Let’s be honest: hardly anyone spends their evenings reading planning notices or archive catalogues for fun. But the residents on this street are already reporting the same thing - once you’ve seen one hidden layer, you start to spot others.
Local history societies, council GIS maps, and even casual chats with older neighbours can turn the mental map of “my area” into something taller and deeper. That doesn’t just satisfy curiosity; it anchors you. It turns a postcode into a place with chapters.
The Victorian tunnel will probably end up back in darkness, more carefully documented but no less sealed. Yet the knowledge of it has surfaced for good. The street can’t go back to being just a line on a satnav; it now sits on top of a sentence written long before smartphones and supermarket delivery slots existed.
FAQ:
- Is the tunnel dangerous for nearby houses? Current surveys suggest the structure is sound precisely because it was so well built and undisturbed. Engineers are shoring the opening and monitoring ground movement, but there’s no sign of imminent risk to foundations.

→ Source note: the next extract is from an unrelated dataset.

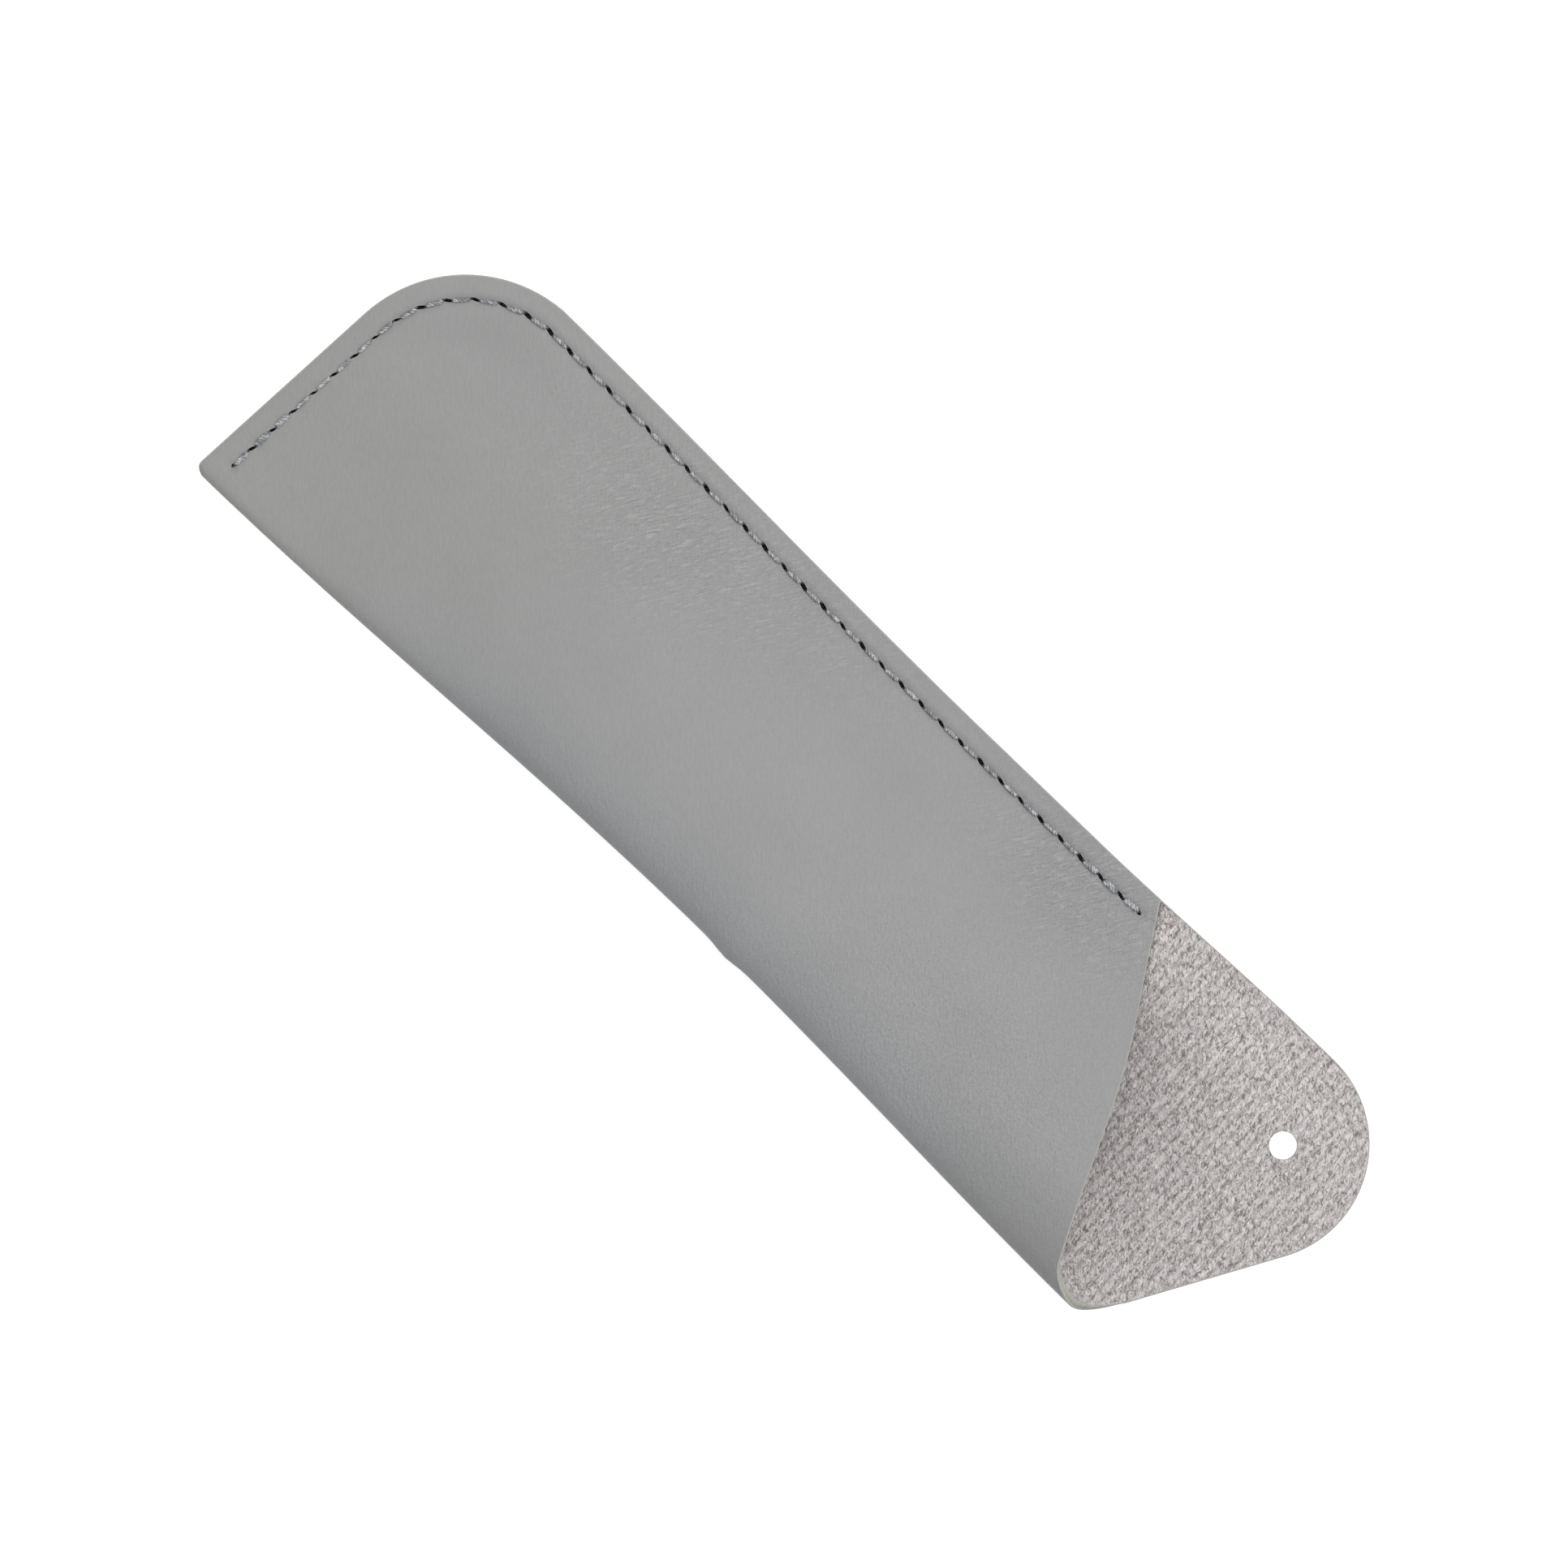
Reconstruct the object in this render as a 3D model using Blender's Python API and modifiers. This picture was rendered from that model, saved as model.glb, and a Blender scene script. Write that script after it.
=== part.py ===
"""A pen pouch: one blank of laminated leather, folded along a spine and closed by a lockstitched seam.

The pouch lies on its back. X runs from the closed end to the flap, Y from the spine fold to the sewn
edge, and Z up. The origin is the middle of the box round the pouch, on the surface that it lies on.
The shapes are worked out in pouch coordinates, which start at the closed end and at the spine,
and are shifted to the origin when they are placed.
"""

import math

import bmesh
import bpy
from mathutils import Matrix, Vector

MM = 0.001
RIGHT_ANGLE = 0.5 * math.pi

# The folded blank, seen from above
OVERALL_LENGTH = 175.0 * MM
OVERALL_WIDTH = 47.9 * MM
END_SKEW = math.radians(4.0)
END_CORNER_RADIUS = 19.5 * MM
SPINE_CORNER_RADIUS = 1.3 * MM
CUT_ANGLE = math.radians(60.25)
FLAP_TIP_RADIUS = 15.2 * MM
HANG_HOLE_DIAMETER = 3.7 * MM
HANG_HOLE_FROM_TIP = 12.2 * MM
HANG_HOLE_FROM_EDGE = 12.6 * MM

# The mouth's cut is a little hollow on the front, from near the spine outward
MOUTH_HOLLOW = 2.6 * MM
MOUTH_HOLLOW_RISE = 5.0 * MM
MOUTH_HOLLOW_REACH = 30.0 * MM

# The laminate, from the outside in
SKIN_THICKNESS = 0.4 * MM
BOND_LINE = 0.1 * MM
LINING_THICKNESS = 0.7 * MM
SHEET = SKIN_THICKNESS + BOND_LINE + LINING_THICKNESS

# How far the two long edges draw in where the pocket swells
SPINE_DRIFT = 0.55 * MM
SPINE_BOW = 2.2 * MM
SPINE_BOW_POWER = 2.0
SPINE_BOW_SPAN_SHARES = (0.02, 0.94)
EDGE_BOW = 1.5 * MM
EDGE_BOW_SPAN_SHARES = (0.08, 0.56)
EDGE_RETURN = 0.75 * MM
EDGE_RETURN_SPAN_SHARES = (0.68, 0.88)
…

- Will it be open to the public permanently? Unlikely. Safety, access and cost make full public opening hard, but councils sometimes create viewing hatches or small, guided access as part of heritage open days.
- Does this kind of tunnel exist elsewhere? Yes. Many UK towns sit on forgotten coal ways, service passages and old rail cuttings. Most remain sealed unless modern work exposes them.
- Could something similar be under my street? Possibly. If your area grew fast during the Victorian period, there may be disused cellars, culverts or service tunnels nearby. Old maps, local archives and planning records are the best starting points.
- What should I do if I spot old brickwork or a void during DIY? Stop work, keep clear for safety, and contact your local council’s building control or heritage team. They can assess structural risk and historical interest before anything is filled or altered.